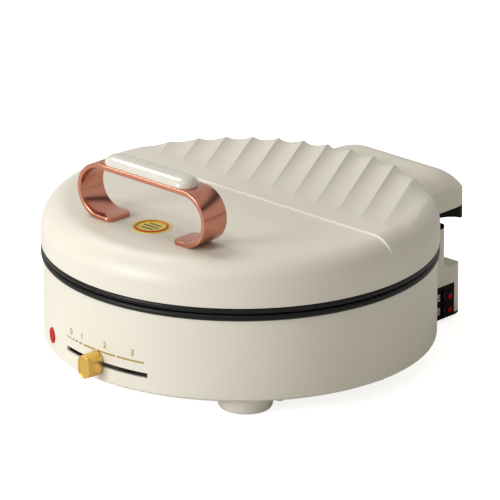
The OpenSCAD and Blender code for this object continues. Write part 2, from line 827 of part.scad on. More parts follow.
// Half section of the lid's outside, grown by some amount, its roof at a height above the rim.
module lid_profile(grow, roof) {
    r = lid_r + grow;
    round_r = shoulder_r + grow;
    translate([0, -1]) square([r, roof + grow - round_r + 1]);
    translate([0, -1]) square([r - round_r, roof + grow + 1]);
    translate([r - round_r, roof + grow - round_r]) circle(r = round_r);
}

// The lid's outside as a solid: the lower front roof, and the rear half that stands step_h above it.
module lid_solid(grow) {
    translate([0, 0, lid_z]) intersection() {
        union() {
            rotate_extrude($fn = 180) lid_profile(grow, lid_h - step_h);
            intersection() {
                rotate_extrude($fn = 180) lid_profile(grow, lid_h);
                translate([-200, step_y, -1]) cube([400, 200, 60]);
            }
        }
        translate([-200, -200, 0]) cube([400, 400, 60]);
    }
}

// The flutes' hollows: cylinders that dip towards the rear.
module flute_cutters() {
    flute_l = 150;
    dip = atan(flute_depth / flute_l);
    for (i = [0:flute_count - 1]) translate([flute_x + (i + 0.5) * flute_pitch, step_y + flute_inset, roof_z + flute_r])
        rotate([0, 0, flute_turn]) rotate([-90 - dip, 0, 0]) cylinder(r = flute_r, h = 240);
}

// The lid's hollow, as deep under the flutes as the wall needs.
module lid_hollow() {
    roof = lid_h - flute_depth - wall;
    r = lid_r - wall;
    round_r = shoulder_r - wall;
    translate([0, 0, lid_z - 1]) rotate_extrude($fn = 180) {
        square([r, roof - round_r + 1]);
        square([r - round_r, roof + 1]);
        translate([r - round_r, roof - round_r + 1]) circle(r = round_r);
    }
}

module lid_shell() {
    color("ivory") on_axis() difference() {
        union() {
            difference() {
                lid_solid(0);
                lid_hollow();
            }
            ring_of(screw_turns, plate_boss_ring) translate([0, 0, lid_z]) {
                cylinder(r = 4.5, h = 14);
                translate([0, -2, 0]) cube([lid_r - wall + 0.5 - plate_boss_ring, 4, 14]);
            }
            intersection() {
                lid_solid(0);
                for (i = [0:3]) translate([bracket_screw_at[i][0], bracket_screw_at[i][1], bracket_z + bracket_t])
                    cylinder(r = 4.5, h = lid_h);
            }
        }
        flute_cutters();
        translate([-ear_out - 4, lid_r - 20, lid_z + 3]) cube([2 * ear_out + 8, 30, 9]);
        ring_of(screw_turns, plate_boss_ring) translate([0, 0, lid_z - 1]) cylinder(r = 1.6, h = 12);
        for (p = bracket_screw_at) translate([p[0], p[1], bracket_z]) cylinder(r = 2, h = 12);
        for (side = [-1, 1]) translate([side * (handle_c - 4), -handle_y, lid_z]) cylinder(r = 2.2, h = lid_h + 1);
    }
}

module upper_rim_ring() {
    color("#262626") on_axis() difference() {
        translate([0, 0, lid_z]) mirror([0, 0, 1]) rotate_extrude($fn = 180) rim_profile();
        ring_of(screw_turns, plate_boss_ring) translate([0, 0, upper_z - 1]) cylinder(r = 1.7, h = 12);
    }
}

module upper_plate() {
    color("#3a3a3c") on_axis() difference() {
        union() {
            translate([0, 0, upper_z]) mirror([0, 0, 1]) rotate_extrude($fn = 180) plate_profile(ceiling_depth, 4);
            translate([0, 0, ceiling_top + 6]) mirror([0, 0, 1]) ridge_ring(upper_heater_r);
            translate([0, 0, ceiling_top - 0.5]) cylinder(r = 10, h = 3.5);
            ring_of(post_turns, shield_post_ring) translate([0, 0, ceiling_top - 0.5]) difference() {
                cylinder(r = 4, h = upper_shield_z - ceiling_top + 0.5);
                translate([0, 0, 4]) cylinder(r = 1.6, h = 20);
            }
        }
        ring_of(screw_turns, plate_boss_ring) translate([0, 0, upper_z - 1]) {
            cylinder(r = 1.7, h = 12);
            cylinder(r = 3.2, h = 2.6);
        }
    }
}

module plate_screws() {
    color("silver") on_axis() ring_of(screw_turns, plate_boss_ring) translate([0, 0, upper_z + 1.6]) screw_up(1.5, 12, 3, 1.4);
}

module upper_heater() {
    color("dimgray") on_axis() translate([0, 0, upper_end_z]) mirror([0, 0, 1]) heater(upper_heater_r, upper_drop);
}

module upper_heat_shield() {
    color("lightgray") on_axis() translate([0, 0, upper_shield_z + shield_t]) mirror([0, 0, 1]) heat_shield(upper_heater_r);
}

module upper_shield_screws() {
    color("silver") on_axis() ring_of(post_turns, shield_post_ring)
        translate([0, 0, upper_shield_z + shield_t]) mirror([0, 0, 1]) screw_up(1.5, 7, 3, 1.8);
}

module upper_thermostat() {
    color("whitesmoke") on_axis() translate([0, 0, ceiling_top + 3]) {
        cylinder(r = 8, h = 9);
        for (side = [-1, 1]) translate([side * 7 - 3, -3, 8.6]) cube([6, 6, 0.8]);
    }
}

module lid_wiring() {
    stub = upper_end_z + stud_l + 1.8;
    post = ceiling_top + 3 + 11;
    color("firebrick") on_axis() {
        rod([-8, 0, post], [-upper_heater_r * sin(22), upper_heater_r * cos(22), stub], 1.3);
        rod([8, 0, post], [12, 100, stub], 1.3);
        rod([12, 100, stub], [9, lid_r - 28.8, stub - 6], 1.3);
    }
}

// The arm's outside above its tray, or its hollow when inset: a level crown that falls towards three edges.
module arm_solid(inset) {
    low = lid_z - (inset > 0 ? 1 : 0);
    top = lid_z + arm_h - inset;
    r = crown_r - inset;
    x = arm_half - crown_w;
    y = arm_y - crown_w;
    translate([arm_shift, 0, 0]) intersection() {
        translate([0, 0, low]) linear_extrude(arm_h + 2)
            rear_plan(arm_half - inset, rear_start, arm_y - inset, arm_corner - inset);
        union() {
            translate([0, y, 0]) rotate([90, 0, 0]) linear_extrude(y - rear_start) {
                translate([-x, 0]) square([2 * x, top]);
                for (side = [-1, 1]) translate([side * x, top - r]) circle(r = r);
            }
            translate([-x, 0, 0]) rotate([90, 0, 90]) linear_extrude(2 * x) {
                translate([rear_start, 0]) square([y - rear_start, top]);
                translate([y, top - r]) circle(r = r);
            }
            for (side = [-1, 1]) translate([side * x, y, top - r]) sphere(r = r - 0.02);
        }
    }
}

module tower_notch() {
    depth = arm_y - hinge_y + 21;
    translate([-notch_half, hinge_y - 20, tray_z - 1]) cube([2 * notch_half, depth, bracket_z - tray_z + 3]);
}

module arm_cover() {
    color("ivory") on_axis() difference() {
        union() {
            difference() {
                arm_solid(0);
                arm_solid(wall);
            }
            intersection() {
                arm_solid(0);
                for (i = [4, 5]) translate([bracket_screw_at[i][0], bracket_screw_at[i][1], bracket_z + bracket_t])
                    cylinder(r = 4, h = 40);
            }
        }
        lid_solid(seat_gap);
        tower_notch();
        for (i = [4, 5]) translate([bracket_screw_at[i][0], bracket_screw_at[i][1], bracket_z]) cylinder(r = 2, h = 12);
    }
}

// The hollow side of the tray: clear of the lid's rim and of the tower, and scooped out below; grown by a wall within.
module tray_clearance(grow) {
    cylinder(r = rim_r + 1.8 + grow, h = lid_z + 1, $fn = 180);
    half = notch_half + grow;
    translate([-half, rear_start, 0]) cube([2 * half, arm_y - rear_start + 1, lid_z + 1]);
    translate([arm_shift - arm_half - 1, rim_r - scoop_inset, tray_z + scoop_rise - scoop_r]) rotate([0, 90, 0])
        cylinder(r = scoop_r + grow, h = 2 * arm_half + 2);
}

module arm_tray() {
    color("#202020") on_axis() difference() {
        translate([arm_shift, 0, tray_z]) linear_extrude(tray_h) rear_plan(arm_half, rear_start, arm_y, arm_corner);
        tray_clearance(0);
        difference() {
            translate([arm_shift, 0, tray_z + wall]) linear_extrude(tray_h)
                rear_plan(arm_half - wall, rear_start, arm_y - wall, arm_corner - wall);
            tray_clearance(wall);
        }
    }
}

// ---------- Handle ----------

// A foot of the strap from x0 inward, its tip's corners rounded.
module tongue_plan() {
    tip_r = 6;
    translate([handle_c - tongue_l + tip_r, -strap_w / 2]) square([tongue_l - tip_r, strap_w]);
    translate([handle_c - tongue_l, -strap_w / 2 + tip_r]) square([tongue_l, strap_w - 2 * tip_r]);
    for (side = [-1, 1]) translate([handle_c - tongue_l + tip_r, side * (strap_w / 2 - tip_r)]) circle(r = tip_r);
}

module handle_strap() {
    color("#c98b6b") on_axis() translate([0, -handle_y, front_roof_z]) difference() {
        union() {
            translate([-handle_c, -strap_w / 2, 2 * loop_r - strap_t]) cube([2 * handle_c, strap_w, strap_t]);
            for (side = [0, 1]) mirror([side, 0, 0]) {
                linear_extrude(strap_t) tongue_plan();
                translate([handle_c, strap_w / 2, loop_r]) rotate([90, 0, 0]) linear_extrude(strap_w) intersection() {
                    difference() {
                        circle(r = loop_r);
                        circle(r = loop_r - strap_t);
                    }
                    translate([0, -loop_r]) square([loop_r, 2 * loop_r]);
                }
            }
        }
        for (side = [-1, 1]) {
            translate([side * (handle_c - 4), 0, -1]) cylinder(r = 2, h = strap_t - 0.2);
            translate([side * 30, 0, 2 * loop_r - strap_t - 1]) cylinder(r = 2.2, h = strap_t + 2);
        }
    }
}

// Half section of the grip's edge.
module grip_profile() {
    round_r = 6;
    square([grip_w / 2 - round_r, grip_h]);
    square([grip_w / 2, grip_h - round_r]);
    translate([grip_w / 2 - round_r, grip_h - round_r]) circle(r = round_r);
}

module handle_grip() {
    end = grip_l / 2 - grip_w / 2;
    color("ivory") on_axis() translate([0, -handle_y, bar_z]) difference() {
        intersection() {
            union() {
                for (side = [-1, 1]) translate([side * end, 0, 0]) rotate_extrude() intersection() {
                    grip_profile();
                    square([grip_w, grip_h]);
                }
                translate([-end, 0, 0]) rotate([90, 0, 90]) linear_extrude(2 * end) {
                    grip_profile();
                    mirror([1, 0]) grip_profile();
                }
            }
            translate([-100, -50, 0]) cube([200, 100, 50]);
        }
        for (x = [-30, 30]) translate([x, 0, -1]) cylinder(r = 1.9, h = 6.5);
    }
}

module grip_backplate() {
    back_t = 1.2;
    color("ivory") on_axis() translate([0, -handle_y, bar_z - strap_t - back_t]) difference() {
        translate([-grip_l / 2 + 6, -grip_w / 2 + 2, 0]) cube([grip_l - 12, grip_w - 4, back_t]);
        for (x = [-30, 30]) translate([x, 0, -1]) cylinder(r = 2.2, h = 4);
    }
}

module grip_screws() {
    color("silver") on_axis() for (x = [-30, 30])
        translate([x, -handle_y, bar_z - strap_t - 1.2]) screw_up(1.8, 10, 3.4, 1.6);
}

module handle_screws() {
    roof_t = flute_depth + wall - step_h;
    color("silver") on_axis() for (side = [-1, 1])
        translate([side * (handle_c - 4), -handle_y, front_roof_z - roof_t]) screw_up(1.9, roof_t + 2.5, 3.6, 2);
}

module lid_badge() {
    badge_r = 17.5;
    color("gold") on_axis() translate([-5, 4.5 - handle_y, front_roof_z]) cylinder(r = badge_r, h = 0.3);
}

base_shell();
base_plate();
base_screws();
feet();
foot_pads();
lower_rim_ring();
lower_pan();
lower_heater();
heater_clips();
lower_heat_shield();
shield_screws();
thermostat();
thermal_fuse();
indicator_lens();
indicator_lamp();
scale_marks();
terminal_block();
base_wiring();
rear_housing();
housing_bottom_cover();
housing_screws();
cover_screws();
neck_caps();
switch_bezel();
switch_bodies();
lower_plate_rocker();
upper_plate_rocker();
cord_bush();
hinge_tower();
tower_screws();
hinge_pin();
hinge_washers();
pin_clips();
control_lever();
thermostat_spindle();
spindle_nut();
slide_knob();
lid_shell();
upper_rim_ring();
upper_plate();
plate_screws();
upper_heater();
upper_heat_shield();
upper_shield_screws();
upper_thermostat();
lid_wiring();
arm_cover();
arm_tray();
hinge_bracket();
bracket_screws();
handle_strap();
handle_grip();
grip_backplate();
grip_screws();
handle_screws();
lid_badge();
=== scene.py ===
"""Finishes and fine forms for a round two-plate electric baking pan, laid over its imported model.

The lid, the strap, the grip and the slider's knob are modelled anew, with the forms that their solids
leave out. The arm's cover is a copy of its solid with a longer lip. The prints are added. Every other
piece keeps its solid and takes a finish. All of it stands in a plain white studio.
"""

import json
import math

import bpy
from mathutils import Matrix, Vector

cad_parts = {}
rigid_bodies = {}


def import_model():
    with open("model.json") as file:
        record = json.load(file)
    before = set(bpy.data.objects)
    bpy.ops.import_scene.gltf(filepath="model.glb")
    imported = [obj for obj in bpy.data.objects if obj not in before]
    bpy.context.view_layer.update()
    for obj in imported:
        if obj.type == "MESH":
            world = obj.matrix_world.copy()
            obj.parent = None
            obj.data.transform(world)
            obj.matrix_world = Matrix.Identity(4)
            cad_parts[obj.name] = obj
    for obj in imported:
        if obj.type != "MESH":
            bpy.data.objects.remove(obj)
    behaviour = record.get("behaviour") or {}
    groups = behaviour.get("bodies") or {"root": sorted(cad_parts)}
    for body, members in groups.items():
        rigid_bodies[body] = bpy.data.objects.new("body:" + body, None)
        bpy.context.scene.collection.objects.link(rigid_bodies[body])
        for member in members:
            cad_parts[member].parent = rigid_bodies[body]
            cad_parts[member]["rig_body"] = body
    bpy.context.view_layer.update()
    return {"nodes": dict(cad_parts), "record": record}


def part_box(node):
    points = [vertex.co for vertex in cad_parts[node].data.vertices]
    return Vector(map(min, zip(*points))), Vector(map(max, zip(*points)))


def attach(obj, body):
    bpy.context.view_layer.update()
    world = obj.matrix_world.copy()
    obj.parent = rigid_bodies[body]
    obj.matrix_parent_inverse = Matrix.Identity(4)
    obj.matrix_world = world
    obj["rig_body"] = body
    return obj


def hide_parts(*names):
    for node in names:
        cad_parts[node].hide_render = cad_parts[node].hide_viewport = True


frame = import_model()
record = frame["record"]
nodes = frame["nodes"]
MM = 0.001

# Places that everything is measured from, in metres.
rim_low, rim_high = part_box("lower_rim_ring")
AXIS = Vector(((rim_low.x + rim_high.x) / 2, (rim_low.y + rim_high.y) / 2, 0))
lid_low, lid_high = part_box("lid_shell")
LID_R = (lid_high.x - lid_low.x) / 2
ABOVE_LOWER_RIM = 6.3 * MM  # the gap between the rims, and the upper rim's height
LID_Z = rim_high.z + ABOVE_LOWER_RIM
ROOF_Z = lid_high.z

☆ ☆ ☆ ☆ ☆

What needs to be done: Give back exactly the stretch that opens on the line with "hinge_pin();" and closes on the line with "before = set(bpy.data.objects)".

Task solution:
hinge_pin();
hinge_washers();
pin_clips();
control_lever();
thermostat_spindle();
spindle_nut();
slide_knob();
lid_shell();
upper_rim_ring();
upper_plate();
plate_screws();
upper_heater();
upper_heat_shield();
upper_shield_screws();
upper_thermostat();
lid_wiring();
arm_cover();
arm_tray();
hinge_bracket();
bracket_screws();
handle_strap();
handle_grip();
grip_backplate();
grip_screws();
handle_screws();
lid_badge();
=== scene.py ===
"""Finishes and fine forms for a round two-plate electric baking pan, laid over its imported model.

The lid, the strap, the grip and the slider's knob are modelled anew, with the forms that their solids
leave out. The arm's cover is a copy of its solid with a longer lip. The prints are added. Every other
piece keeps its solid and takes a finish. All of it stands in a plain white studio.
"""

import json
import math

import bpy
from mathutils import Matrix, Vector

cad_parts = {}
rigid_bodies = {}


def import_model():
    with open("model.json") as file:
        record = json.load(file)
    before = set(bpy.data.objects)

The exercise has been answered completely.